Pada parade militer yang dilakukan pada Kamis lalu, Korut memamerkan rudal kapal selam baru yang diberi nama Pukguksong-5. KCNA mengklaim bahwa rudal itu adalah sebagai senjata paling kuat di dunia.
Rudal itu sendiri dinilai oleh para ahli sebagai peningkatan dari rudal yang sama yang dipamerkan Korut pada acara serupa medio Oktober tahun lalu. Rudal yang diberi nama Pukguksong-4 di perkenalkan ke publik sekitar setahun setelah Korut melakukan uji coba SLBM.
Korut sejauh ini menunda pengujian rudal balistik antar benua (ICBM) sejak mengumumkan moratorium yang diberlakukan sendiri untuk senjata nuklir dan jarak jauh pada awal 2018. Namun Kim Jong-un mencabut janji ini setahun yang lalu, dengan alasan kegagalan dalam komitmen Amerika Serikat (AS) dan Korsel hingga negosiasi denuklirisasi untuk perdamaian yang menghasilkan pertemuan bersejarah tetapi tidak ada kesepakatan komprehensif.
Departemen Luar Negeri AS tidak menanggapi permintaan komentar dari Newsweek terkait parade tersebut. Tetapi menurut Kementerian Luar Negeri Korsel perwakilan khusus Washington untuk Korut, Stephen Biegun, telah berbicara dengan mitranya di Seoul, kepala negosiator nuklir Noh Kyu-duk melalui telepon pada hari Jumat kemarin.
“Kedua belah pihak berbagi penilaian mereka tentang situasi saat ini di Semenanjung Korea termasuk Kongres Korea Utara ke-8 Partai Pekerja Korea,” kata Kementerian Luar Negeri Korsel dalam sebuah pernyataan.

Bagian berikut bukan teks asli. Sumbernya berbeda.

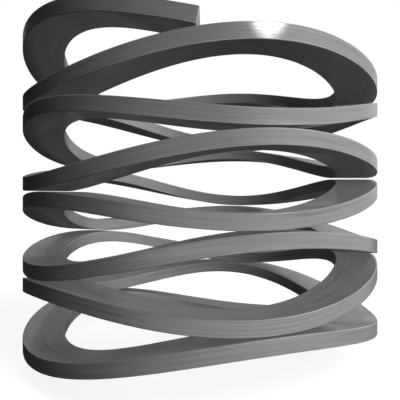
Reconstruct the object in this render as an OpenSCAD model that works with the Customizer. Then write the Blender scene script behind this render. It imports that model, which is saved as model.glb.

“Dan bertukar pandangan tentang cara-cara bagi Korea dan AS untuk bekerja sama untuk membuat kemajuan dalam mencapai denuklirisasi lengkap dan membangun perdamaian permanen di Semenanjung Korea,” sambung pernyataan itu.
Presiden AS terpilih Biden belum membahas secara rinci bagaimana rencananya untuk menangani Korut, tetapi telah berjanji untuk bekerja sama dengan sekutu seperti Korsel dan pesaing Washington seperti China.Di Korea Utara, Presiden Biden akan memberdayakan negosiator kami dan memulai kampanye yang terkoordinasi dan berkelanjutan dengan sekutu kami dan lainnya, termasuk China, untuk memajukan tujuan bersama kami yaitu denuklirisasi Korea Utara,” pernyataan resmi terkait kebijakan luar negeri resmi untuk pemerintahan Biden yang akan datang.